#### Task to complete
Set down word for word each line from the start of the listing through the line that contains "FOOT_Y, FOOT_Z = 38.4, 13.9", both included.

#### Collected data
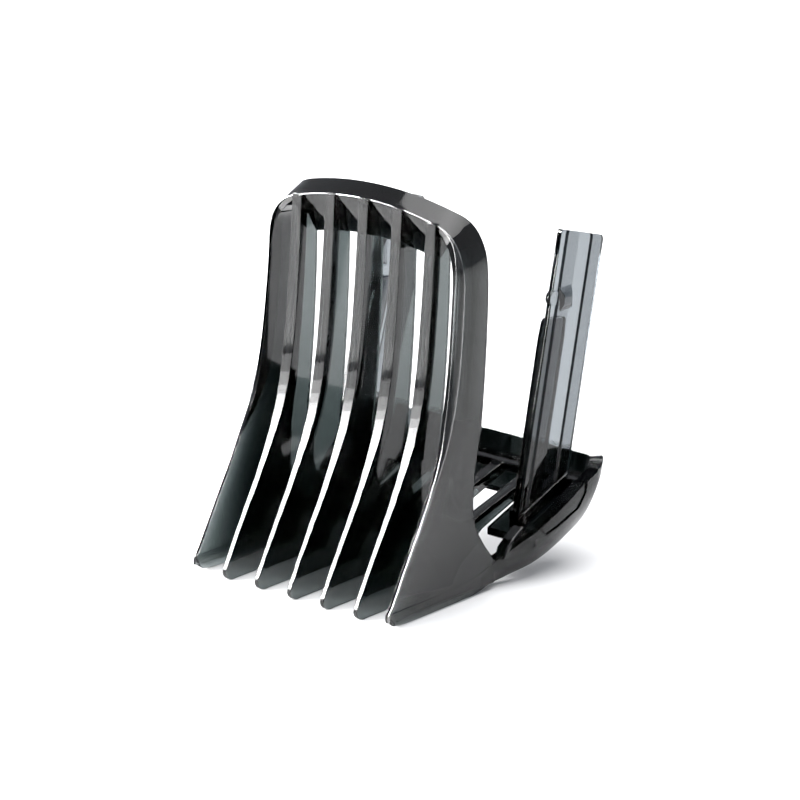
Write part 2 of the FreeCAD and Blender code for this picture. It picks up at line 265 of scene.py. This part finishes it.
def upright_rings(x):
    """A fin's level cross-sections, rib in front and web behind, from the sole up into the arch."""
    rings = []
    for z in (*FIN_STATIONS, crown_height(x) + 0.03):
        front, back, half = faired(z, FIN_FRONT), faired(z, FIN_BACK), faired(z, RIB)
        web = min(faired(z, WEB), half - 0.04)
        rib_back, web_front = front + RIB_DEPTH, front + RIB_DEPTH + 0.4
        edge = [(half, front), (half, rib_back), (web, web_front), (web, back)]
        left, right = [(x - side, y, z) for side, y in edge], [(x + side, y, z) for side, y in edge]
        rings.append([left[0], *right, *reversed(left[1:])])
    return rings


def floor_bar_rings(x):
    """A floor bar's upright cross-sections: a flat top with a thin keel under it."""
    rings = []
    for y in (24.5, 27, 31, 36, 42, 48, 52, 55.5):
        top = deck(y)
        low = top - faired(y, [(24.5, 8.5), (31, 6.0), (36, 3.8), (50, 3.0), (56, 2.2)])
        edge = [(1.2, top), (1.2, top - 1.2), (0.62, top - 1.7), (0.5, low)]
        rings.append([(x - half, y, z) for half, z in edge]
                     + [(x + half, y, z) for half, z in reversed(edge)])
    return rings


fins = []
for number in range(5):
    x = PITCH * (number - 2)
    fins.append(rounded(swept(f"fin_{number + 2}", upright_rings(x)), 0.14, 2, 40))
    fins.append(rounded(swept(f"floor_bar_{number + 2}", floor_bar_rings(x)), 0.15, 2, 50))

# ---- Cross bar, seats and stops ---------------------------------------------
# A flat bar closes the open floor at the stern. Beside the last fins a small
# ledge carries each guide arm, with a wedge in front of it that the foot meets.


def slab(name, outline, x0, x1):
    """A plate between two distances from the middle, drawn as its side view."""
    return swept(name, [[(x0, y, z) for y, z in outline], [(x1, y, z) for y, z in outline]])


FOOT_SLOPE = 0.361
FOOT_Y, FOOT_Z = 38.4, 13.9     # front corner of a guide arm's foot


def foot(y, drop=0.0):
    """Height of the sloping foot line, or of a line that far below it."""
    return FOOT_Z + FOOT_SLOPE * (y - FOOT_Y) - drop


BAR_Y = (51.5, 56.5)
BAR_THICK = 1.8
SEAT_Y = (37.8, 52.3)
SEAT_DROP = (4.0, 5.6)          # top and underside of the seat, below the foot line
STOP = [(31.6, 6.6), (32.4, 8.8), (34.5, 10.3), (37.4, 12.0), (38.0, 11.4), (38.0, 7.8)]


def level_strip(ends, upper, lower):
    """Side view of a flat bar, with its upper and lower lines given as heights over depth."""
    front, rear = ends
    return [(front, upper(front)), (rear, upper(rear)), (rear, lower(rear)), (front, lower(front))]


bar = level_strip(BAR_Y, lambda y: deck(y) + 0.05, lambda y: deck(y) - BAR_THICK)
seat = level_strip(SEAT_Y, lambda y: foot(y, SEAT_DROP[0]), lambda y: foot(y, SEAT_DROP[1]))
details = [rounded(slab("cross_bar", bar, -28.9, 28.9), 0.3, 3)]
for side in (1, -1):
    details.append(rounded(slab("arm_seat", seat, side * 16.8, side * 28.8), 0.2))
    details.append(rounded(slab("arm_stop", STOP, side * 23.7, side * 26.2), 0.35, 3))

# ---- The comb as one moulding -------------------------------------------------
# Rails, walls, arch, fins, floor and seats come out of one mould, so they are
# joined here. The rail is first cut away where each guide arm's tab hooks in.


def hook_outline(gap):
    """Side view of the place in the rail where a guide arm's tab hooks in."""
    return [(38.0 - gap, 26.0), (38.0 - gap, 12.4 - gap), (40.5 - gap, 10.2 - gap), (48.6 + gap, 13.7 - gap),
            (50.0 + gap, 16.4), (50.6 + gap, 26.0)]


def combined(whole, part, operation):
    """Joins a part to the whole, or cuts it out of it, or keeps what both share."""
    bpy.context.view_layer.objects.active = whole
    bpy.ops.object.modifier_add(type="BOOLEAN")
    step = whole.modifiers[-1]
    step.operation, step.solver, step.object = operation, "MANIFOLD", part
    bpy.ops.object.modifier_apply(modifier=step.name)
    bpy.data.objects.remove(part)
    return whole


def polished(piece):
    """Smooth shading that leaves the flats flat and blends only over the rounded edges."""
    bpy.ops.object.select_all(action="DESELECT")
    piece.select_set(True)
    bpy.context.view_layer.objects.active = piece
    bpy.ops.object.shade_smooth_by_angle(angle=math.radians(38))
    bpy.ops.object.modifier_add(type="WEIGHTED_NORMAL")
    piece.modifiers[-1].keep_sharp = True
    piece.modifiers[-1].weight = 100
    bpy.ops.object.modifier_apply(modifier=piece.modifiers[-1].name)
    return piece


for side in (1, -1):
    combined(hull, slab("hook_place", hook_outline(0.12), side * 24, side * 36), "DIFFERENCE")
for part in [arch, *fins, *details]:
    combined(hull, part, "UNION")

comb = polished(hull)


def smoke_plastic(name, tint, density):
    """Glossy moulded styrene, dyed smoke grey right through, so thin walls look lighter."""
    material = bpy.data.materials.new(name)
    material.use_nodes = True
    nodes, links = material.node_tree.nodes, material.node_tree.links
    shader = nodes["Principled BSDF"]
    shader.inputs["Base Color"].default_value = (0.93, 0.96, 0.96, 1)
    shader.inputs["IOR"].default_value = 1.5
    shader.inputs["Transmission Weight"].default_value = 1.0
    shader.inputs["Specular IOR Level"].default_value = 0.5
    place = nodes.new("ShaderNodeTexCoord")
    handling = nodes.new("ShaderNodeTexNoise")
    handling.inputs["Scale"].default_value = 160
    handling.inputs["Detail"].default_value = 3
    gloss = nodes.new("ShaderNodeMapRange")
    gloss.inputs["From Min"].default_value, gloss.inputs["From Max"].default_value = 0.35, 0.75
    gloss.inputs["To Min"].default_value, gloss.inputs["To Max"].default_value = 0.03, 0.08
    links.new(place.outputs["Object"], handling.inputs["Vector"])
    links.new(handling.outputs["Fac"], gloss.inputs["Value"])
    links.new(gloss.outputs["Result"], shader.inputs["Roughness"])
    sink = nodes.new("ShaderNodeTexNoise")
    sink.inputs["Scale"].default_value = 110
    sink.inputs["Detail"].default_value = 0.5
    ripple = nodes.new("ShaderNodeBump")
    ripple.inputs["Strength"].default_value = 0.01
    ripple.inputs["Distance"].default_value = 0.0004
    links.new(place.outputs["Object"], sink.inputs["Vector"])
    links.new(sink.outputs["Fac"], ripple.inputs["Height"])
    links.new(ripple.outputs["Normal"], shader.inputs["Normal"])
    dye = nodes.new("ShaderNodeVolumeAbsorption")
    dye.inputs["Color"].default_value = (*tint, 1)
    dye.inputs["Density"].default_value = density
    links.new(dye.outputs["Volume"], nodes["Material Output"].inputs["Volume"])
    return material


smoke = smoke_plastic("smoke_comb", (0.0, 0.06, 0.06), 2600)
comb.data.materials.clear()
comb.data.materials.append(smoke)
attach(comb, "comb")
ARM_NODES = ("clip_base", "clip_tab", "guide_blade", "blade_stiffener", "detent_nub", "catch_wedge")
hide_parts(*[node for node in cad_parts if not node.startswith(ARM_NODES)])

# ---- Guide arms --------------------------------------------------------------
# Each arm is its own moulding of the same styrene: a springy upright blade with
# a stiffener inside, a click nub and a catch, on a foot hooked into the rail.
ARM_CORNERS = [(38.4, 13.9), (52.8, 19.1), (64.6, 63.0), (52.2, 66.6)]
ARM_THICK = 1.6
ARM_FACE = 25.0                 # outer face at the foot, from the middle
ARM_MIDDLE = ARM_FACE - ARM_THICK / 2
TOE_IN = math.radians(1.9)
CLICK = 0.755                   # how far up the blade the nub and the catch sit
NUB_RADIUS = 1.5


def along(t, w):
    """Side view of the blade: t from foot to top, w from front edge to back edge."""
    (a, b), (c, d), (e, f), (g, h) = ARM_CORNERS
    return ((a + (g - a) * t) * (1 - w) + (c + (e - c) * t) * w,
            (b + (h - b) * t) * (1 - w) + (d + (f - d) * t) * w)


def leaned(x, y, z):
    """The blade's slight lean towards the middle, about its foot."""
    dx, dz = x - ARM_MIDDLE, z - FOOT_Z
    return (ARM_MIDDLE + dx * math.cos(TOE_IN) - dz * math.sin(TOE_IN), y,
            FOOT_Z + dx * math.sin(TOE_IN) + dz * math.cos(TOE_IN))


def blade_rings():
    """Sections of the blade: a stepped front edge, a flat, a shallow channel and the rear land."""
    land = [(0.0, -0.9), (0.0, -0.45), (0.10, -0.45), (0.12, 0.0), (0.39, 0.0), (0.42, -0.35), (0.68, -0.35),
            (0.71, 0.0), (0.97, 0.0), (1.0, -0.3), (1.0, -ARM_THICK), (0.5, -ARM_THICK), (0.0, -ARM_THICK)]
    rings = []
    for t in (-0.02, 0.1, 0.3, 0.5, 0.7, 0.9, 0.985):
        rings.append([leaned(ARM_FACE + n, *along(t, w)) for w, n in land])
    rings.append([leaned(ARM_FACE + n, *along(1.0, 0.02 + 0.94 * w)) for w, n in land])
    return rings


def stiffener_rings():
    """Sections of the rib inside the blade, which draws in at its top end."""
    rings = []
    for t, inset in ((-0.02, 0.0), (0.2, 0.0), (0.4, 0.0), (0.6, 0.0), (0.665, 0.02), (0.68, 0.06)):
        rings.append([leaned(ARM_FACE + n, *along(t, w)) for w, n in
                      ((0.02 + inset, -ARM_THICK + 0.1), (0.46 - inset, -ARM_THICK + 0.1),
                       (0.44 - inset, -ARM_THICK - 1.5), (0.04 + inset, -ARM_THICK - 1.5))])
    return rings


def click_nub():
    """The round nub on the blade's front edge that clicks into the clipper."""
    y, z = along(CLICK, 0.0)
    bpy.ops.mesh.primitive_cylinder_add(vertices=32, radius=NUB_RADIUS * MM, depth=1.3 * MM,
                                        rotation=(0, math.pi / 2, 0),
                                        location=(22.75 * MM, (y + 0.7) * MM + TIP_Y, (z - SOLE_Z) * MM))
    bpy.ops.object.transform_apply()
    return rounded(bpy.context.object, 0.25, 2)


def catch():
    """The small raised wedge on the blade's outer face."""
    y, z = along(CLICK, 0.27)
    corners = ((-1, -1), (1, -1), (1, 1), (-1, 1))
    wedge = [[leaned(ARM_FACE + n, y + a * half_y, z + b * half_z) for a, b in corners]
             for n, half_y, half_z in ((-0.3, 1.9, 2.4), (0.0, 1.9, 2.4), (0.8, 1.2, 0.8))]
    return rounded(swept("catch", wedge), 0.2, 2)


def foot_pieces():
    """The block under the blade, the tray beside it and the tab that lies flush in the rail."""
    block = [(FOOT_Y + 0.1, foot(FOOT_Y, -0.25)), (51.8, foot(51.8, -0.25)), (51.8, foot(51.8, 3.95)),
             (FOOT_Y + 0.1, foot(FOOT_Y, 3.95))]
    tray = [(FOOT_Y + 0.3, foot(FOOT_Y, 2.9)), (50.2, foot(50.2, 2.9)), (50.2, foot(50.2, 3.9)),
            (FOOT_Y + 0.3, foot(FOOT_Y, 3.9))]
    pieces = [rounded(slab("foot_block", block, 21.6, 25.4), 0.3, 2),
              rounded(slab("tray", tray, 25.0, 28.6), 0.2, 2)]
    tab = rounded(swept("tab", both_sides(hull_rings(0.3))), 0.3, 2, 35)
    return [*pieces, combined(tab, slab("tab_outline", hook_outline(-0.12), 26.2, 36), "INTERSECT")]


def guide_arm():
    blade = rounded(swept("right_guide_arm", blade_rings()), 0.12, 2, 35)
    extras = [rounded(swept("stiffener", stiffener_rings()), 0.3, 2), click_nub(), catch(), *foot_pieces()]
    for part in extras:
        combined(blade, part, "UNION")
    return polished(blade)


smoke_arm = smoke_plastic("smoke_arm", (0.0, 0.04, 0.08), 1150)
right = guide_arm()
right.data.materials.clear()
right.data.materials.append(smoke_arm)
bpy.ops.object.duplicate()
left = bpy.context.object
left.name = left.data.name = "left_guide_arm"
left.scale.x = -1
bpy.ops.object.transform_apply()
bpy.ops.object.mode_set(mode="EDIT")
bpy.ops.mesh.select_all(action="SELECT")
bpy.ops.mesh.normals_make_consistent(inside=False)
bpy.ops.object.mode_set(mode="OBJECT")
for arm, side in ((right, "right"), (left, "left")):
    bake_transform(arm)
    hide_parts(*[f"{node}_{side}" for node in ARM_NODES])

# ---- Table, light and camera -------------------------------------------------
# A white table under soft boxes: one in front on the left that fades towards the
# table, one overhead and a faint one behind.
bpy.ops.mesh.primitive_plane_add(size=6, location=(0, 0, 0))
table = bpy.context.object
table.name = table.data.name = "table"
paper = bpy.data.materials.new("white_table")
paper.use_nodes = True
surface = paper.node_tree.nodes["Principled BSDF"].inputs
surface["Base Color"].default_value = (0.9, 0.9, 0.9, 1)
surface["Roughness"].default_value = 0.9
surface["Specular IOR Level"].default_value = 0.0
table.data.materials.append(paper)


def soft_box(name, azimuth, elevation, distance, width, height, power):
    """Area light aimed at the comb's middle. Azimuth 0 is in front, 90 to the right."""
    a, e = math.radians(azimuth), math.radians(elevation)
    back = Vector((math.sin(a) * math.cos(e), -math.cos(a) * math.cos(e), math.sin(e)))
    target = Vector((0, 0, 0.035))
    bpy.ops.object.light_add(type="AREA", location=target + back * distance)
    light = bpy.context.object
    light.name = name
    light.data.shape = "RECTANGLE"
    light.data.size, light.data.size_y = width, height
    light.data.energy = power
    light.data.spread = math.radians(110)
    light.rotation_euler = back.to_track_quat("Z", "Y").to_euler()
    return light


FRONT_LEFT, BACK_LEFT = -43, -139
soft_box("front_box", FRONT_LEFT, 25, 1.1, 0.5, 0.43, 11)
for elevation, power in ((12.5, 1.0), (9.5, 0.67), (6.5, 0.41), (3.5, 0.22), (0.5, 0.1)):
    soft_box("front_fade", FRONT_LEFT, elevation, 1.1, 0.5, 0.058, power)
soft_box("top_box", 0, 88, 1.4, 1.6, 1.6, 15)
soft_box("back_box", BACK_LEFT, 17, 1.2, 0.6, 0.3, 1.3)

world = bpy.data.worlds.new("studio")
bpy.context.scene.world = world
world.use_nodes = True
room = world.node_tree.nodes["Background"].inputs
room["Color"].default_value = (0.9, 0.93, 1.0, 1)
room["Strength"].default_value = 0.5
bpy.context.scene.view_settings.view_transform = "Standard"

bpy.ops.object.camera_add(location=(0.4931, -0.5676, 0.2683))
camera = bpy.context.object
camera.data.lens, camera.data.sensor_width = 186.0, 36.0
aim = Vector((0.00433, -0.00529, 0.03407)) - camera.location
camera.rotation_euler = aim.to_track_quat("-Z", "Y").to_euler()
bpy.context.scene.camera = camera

#### Task response
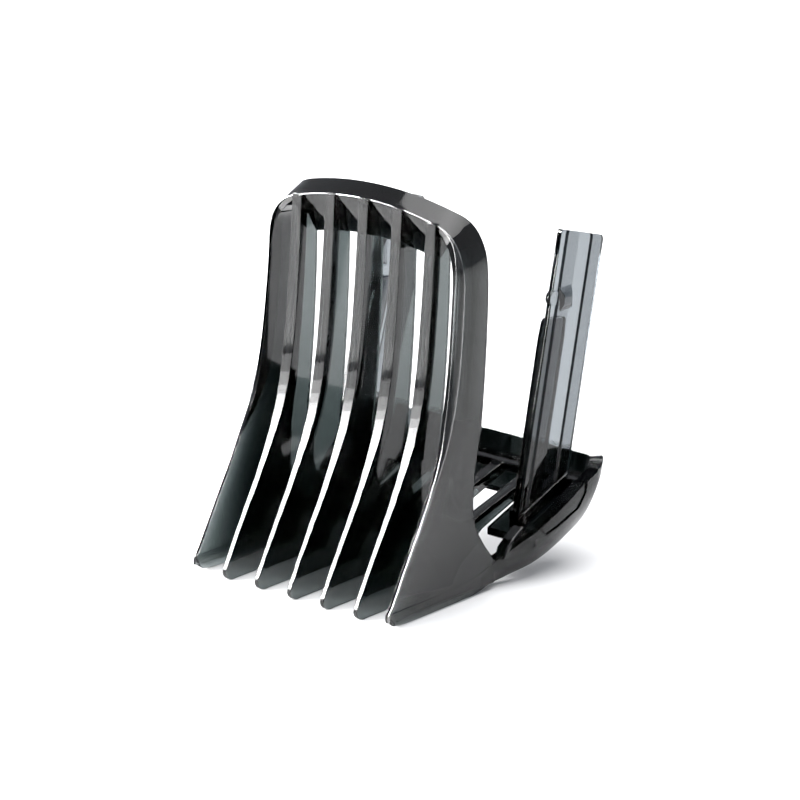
Write part 2 of the FreeCAD and Blender code for this picture. It picks up at line 265 of scene.py. This part finishes it.
def upright_rings(x):
    """A fin's level cross-sections, rib in front and web behind, from the sole up into the arch."""
    rings = []
    for z in (*FIN_STATIONS, crown_height(x) + 0.03):
        front, back, half = faired(z, FIN_FRONT), faired(z, FIN_BACK), faired(z, RIB)
        web = min(faired(z, WEB), half - 0.04)
        rib_back, web_front = front + RIB_DEPTH, front + RIB_DEPTH + 0.4
        edge = [(half, front), (half, rib_back), (web, web_front), (web, back)]
        left, right = [(x - side, y, z) for side, y in edge], [(x + side, y, z) for side, y in edge]
        rings.append([left[0], *right, *reversed(left[1:])])
    return rings


def floor_bar_rings(x):
    """A floor bar's upright cross-sections: a flat top with a thin keel under it."""
    rings = []
    for y in (24.5, 27, 31, 36, 42, 48, 52, 55.5):
        top = deck(y)
        low = top - faired(y, [(24.5, 8.5), (31, 6.0), (36, 3.8), (50, 3.0), (56, 2.2)])
        edge = [(1.2, top), (1.2, top - 1.2), (0.62, top - 1.7), (0.5, low)]
        rings.append([(x - half, y, z) for half, z in edge]
                     + [(x + half, y, z) for half, z in reversed(edge)])
    return rings


fins = []
for number in range(5):
    x = PITCH * (number - 2)
    fins.append(rounded(swept(f"fin_{number + 2}", upright_rings(x)), 0.14, 2, 40))
    fins.append(rounded(swept(f"floor_bar_{number + 2}", floor_bar_rings(x)), 0.15, 2, 50))

# ---- Cross bar, seats and stops ---------------------------------------------
# A flat bar closes the open floor at the stern. Beside the last fins a small
# ledge carries each guide arm, with a wedge in front of it that the foot meets.


def slab(name, outline, x0, x1):
    """A plate between two distances from the middle, drawn as its side view."""
    return swept(name, [[(x0, y, z) for y, z in outline], [(x1, y, z) for y, z in outline]])


FOOT_SLOPE = 0.361
FOOT_Y, FOOT_Z = 38.4, 13.9     # front corner of a guide arm's foot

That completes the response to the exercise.